:: Stored rows ::
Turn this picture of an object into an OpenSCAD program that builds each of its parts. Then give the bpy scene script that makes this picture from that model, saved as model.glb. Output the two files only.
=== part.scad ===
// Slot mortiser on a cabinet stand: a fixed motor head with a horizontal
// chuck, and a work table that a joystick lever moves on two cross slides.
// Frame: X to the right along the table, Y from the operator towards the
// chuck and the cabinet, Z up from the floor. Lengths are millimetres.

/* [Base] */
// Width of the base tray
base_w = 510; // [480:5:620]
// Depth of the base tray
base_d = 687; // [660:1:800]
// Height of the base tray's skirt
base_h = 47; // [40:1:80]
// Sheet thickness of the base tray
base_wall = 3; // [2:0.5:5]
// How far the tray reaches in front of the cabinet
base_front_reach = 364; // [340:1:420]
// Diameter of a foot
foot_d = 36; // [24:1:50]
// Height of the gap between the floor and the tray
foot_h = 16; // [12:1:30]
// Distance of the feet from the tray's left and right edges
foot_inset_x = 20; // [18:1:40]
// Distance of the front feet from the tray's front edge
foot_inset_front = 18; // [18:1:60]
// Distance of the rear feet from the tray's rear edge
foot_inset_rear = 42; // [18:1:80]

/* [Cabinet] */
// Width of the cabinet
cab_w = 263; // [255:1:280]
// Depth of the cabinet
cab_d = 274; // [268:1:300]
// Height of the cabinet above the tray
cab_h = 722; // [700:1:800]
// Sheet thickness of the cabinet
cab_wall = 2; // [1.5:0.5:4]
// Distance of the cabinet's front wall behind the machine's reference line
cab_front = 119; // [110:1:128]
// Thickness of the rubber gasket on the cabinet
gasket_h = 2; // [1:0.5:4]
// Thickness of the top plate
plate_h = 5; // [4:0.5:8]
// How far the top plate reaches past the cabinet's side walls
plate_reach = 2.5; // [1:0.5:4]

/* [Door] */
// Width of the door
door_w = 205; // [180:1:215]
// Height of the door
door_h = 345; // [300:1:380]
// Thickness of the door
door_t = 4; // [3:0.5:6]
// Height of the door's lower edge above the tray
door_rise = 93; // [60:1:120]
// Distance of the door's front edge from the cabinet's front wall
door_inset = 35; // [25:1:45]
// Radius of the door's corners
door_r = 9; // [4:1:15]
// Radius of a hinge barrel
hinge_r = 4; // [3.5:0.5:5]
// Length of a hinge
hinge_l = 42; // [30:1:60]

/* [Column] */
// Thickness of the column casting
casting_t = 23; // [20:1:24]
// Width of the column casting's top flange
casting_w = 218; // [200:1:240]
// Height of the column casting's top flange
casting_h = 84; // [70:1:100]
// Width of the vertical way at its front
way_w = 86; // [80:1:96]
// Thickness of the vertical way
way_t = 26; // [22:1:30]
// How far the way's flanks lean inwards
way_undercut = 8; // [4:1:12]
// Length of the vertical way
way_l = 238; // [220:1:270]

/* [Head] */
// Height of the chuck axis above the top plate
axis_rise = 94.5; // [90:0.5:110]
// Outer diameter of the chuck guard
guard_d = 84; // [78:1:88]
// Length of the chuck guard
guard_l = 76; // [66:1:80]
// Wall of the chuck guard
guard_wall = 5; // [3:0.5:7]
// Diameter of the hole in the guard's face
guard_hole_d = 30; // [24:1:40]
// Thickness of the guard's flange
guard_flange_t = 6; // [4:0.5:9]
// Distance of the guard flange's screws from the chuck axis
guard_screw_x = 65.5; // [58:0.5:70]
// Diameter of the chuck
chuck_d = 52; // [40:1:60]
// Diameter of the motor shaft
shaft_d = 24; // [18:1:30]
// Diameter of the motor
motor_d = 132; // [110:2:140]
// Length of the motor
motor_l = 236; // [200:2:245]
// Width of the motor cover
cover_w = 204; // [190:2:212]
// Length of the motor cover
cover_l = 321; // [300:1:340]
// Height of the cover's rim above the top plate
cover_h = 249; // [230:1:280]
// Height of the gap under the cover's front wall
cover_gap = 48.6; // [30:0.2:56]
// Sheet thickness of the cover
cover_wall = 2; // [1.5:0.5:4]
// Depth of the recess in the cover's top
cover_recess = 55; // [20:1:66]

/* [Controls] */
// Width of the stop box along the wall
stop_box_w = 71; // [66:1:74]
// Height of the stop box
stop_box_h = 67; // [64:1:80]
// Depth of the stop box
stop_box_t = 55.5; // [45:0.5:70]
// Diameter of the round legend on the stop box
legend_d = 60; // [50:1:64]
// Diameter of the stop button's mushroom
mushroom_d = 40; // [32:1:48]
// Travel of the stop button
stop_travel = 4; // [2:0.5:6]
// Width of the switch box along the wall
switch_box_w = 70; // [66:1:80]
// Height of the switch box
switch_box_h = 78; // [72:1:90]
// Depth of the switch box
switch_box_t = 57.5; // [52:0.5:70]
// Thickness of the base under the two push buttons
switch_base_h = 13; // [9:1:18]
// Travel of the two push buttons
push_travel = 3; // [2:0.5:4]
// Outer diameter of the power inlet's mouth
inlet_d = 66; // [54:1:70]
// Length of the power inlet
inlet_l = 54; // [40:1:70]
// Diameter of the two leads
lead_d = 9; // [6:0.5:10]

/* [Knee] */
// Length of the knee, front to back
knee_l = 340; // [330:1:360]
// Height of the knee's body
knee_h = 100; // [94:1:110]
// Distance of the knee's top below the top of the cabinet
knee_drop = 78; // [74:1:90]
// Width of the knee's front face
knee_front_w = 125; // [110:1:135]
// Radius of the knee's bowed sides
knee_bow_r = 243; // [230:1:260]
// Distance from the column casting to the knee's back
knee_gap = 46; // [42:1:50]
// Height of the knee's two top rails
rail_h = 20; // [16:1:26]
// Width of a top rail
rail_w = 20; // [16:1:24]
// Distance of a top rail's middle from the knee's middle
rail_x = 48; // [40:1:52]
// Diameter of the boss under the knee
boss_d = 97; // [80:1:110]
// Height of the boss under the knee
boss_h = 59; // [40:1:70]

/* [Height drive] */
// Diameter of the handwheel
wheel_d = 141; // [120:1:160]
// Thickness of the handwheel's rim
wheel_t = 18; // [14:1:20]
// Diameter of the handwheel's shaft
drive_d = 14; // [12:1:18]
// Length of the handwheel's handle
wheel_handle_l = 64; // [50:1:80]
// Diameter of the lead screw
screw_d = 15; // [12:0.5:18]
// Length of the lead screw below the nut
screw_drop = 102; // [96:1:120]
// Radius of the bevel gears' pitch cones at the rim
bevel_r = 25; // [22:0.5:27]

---

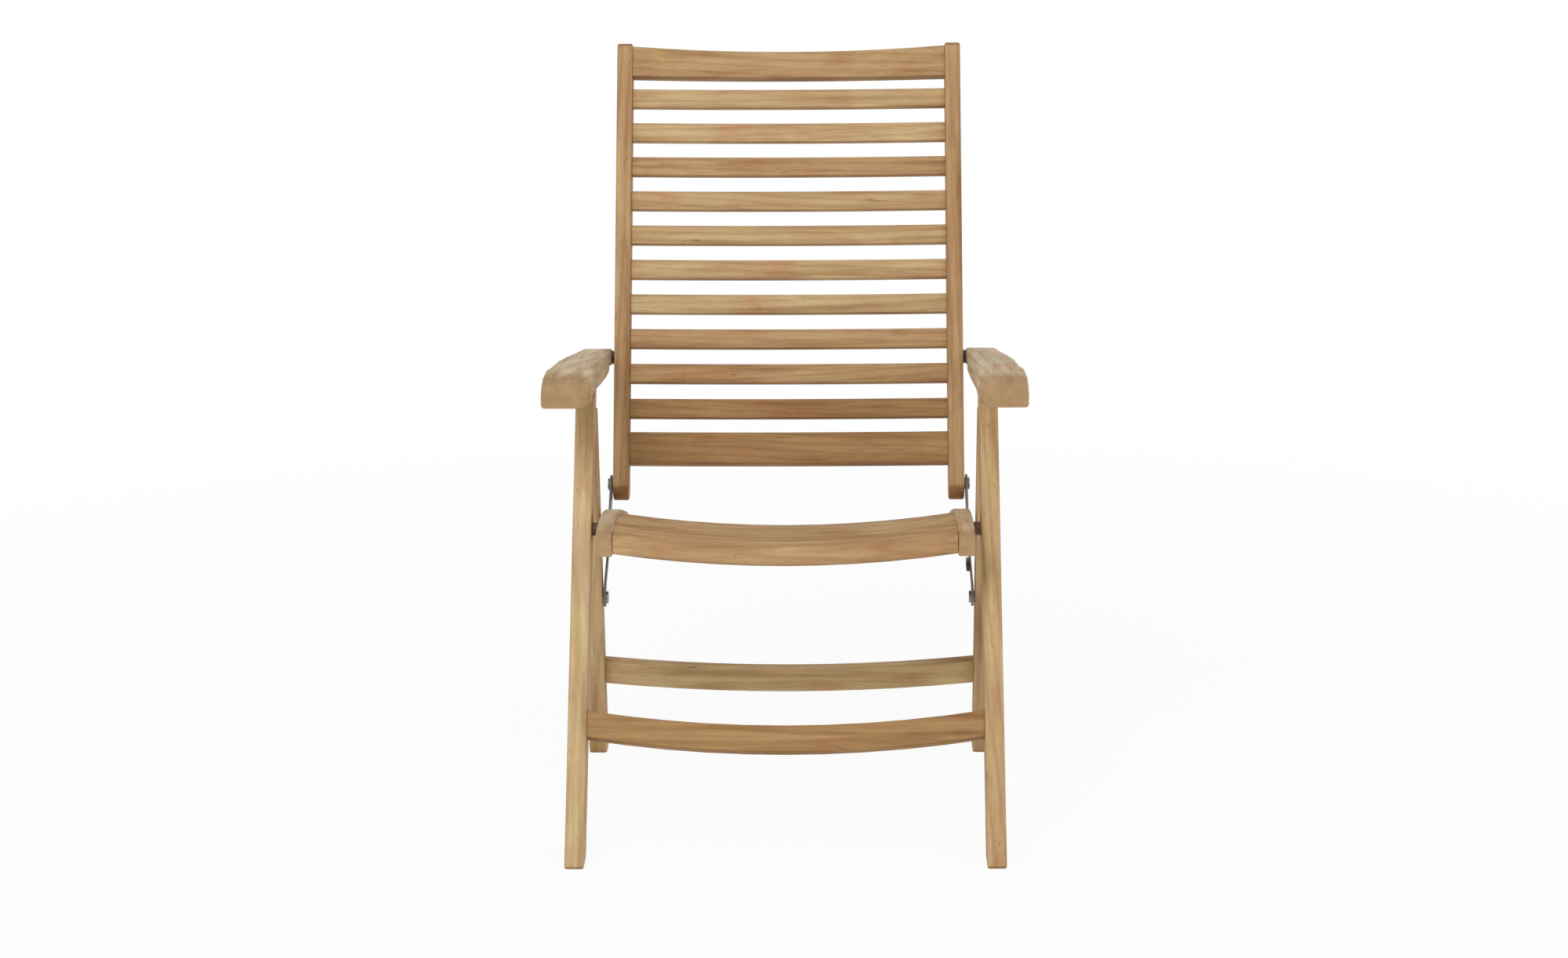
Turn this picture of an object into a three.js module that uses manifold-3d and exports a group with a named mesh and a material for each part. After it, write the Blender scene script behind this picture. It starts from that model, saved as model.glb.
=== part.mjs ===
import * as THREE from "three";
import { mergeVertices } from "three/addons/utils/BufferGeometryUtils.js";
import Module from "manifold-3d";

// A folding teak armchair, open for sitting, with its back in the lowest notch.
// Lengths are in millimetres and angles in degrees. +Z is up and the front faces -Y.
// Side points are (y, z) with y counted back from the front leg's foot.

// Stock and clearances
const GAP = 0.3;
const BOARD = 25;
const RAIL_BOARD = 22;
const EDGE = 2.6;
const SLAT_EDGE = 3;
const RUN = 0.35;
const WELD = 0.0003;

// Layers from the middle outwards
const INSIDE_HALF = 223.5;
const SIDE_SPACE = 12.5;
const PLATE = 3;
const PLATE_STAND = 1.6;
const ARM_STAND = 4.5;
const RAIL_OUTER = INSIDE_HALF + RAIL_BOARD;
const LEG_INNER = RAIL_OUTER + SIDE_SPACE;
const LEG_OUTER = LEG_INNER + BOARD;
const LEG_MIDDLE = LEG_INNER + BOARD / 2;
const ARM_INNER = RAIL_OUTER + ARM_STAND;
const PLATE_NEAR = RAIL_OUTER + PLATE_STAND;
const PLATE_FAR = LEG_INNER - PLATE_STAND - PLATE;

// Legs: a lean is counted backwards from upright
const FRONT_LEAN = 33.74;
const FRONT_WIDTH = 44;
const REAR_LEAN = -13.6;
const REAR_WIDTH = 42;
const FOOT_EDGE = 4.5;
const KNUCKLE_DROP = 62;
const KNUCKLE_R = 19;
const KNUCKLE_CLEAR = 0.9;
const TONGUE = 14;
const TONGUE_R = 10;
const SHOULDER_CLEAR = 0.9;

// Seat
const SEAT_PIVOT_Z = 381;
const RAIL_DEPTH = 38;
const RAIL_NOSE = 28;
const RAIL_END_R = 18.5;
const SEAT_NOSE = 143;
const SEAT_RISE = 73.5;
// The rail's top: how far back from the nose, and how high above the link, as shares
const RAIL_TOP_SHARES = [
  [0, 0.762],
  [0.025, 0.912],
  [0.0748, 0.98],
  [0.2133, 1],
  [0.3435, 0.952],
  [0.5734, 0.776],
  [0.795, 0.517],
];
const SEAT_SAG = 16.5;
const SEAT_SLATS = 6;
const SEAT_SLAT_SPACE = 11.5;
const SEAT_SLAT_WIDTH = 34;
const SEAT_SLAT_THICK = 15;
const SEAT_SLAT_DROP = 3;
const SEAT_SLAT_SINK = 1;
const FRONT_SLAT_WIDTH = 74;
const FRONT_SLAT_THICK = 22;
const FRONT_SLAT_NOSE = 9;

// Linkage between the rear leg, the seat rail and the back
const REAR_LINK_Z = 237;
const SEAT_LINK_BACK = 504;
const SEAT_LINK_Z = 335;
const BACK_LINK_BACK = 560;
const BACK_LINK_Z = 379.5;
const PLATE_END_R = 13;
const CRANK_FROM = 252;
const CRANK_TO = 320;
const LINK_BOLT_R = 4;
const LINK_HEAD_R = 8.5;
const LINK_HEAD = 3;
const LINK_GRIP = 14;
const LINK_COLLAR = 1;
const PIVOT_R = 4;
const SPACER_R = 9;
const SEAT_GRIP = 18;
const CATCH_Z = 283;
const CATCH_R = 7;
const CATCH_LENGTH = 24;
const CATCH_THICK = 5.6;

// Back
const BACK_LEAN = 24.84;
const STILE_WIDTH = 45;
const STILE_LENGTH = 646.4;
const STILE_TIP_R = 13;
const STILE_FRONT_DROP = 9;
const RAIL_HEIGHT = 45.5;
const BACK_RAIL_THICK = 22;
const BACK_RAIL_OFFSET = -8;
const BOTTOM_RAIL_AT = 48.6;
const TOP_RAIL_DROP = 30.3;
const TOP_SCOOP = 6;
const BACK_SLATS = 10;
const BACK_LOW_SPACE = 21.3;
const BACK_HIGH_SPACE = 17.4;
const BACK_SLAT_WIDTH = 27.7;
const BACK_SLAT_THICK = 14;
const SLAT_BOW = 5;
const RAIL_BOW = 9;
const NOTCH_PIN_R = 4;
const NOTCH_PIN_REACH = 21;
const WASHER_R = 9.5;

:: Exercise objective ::
Check each line of the records above for "manifold", and copy those that have it.

:: Exercise result ::
Turn this picture of an object into a three.js module that uses manifold-3d and exports a group with a named mesh and a material for each part. After it, write the Blender scene script behind this picture. It starts from that model, saved as model.glb.
import Module from "manifold-3d";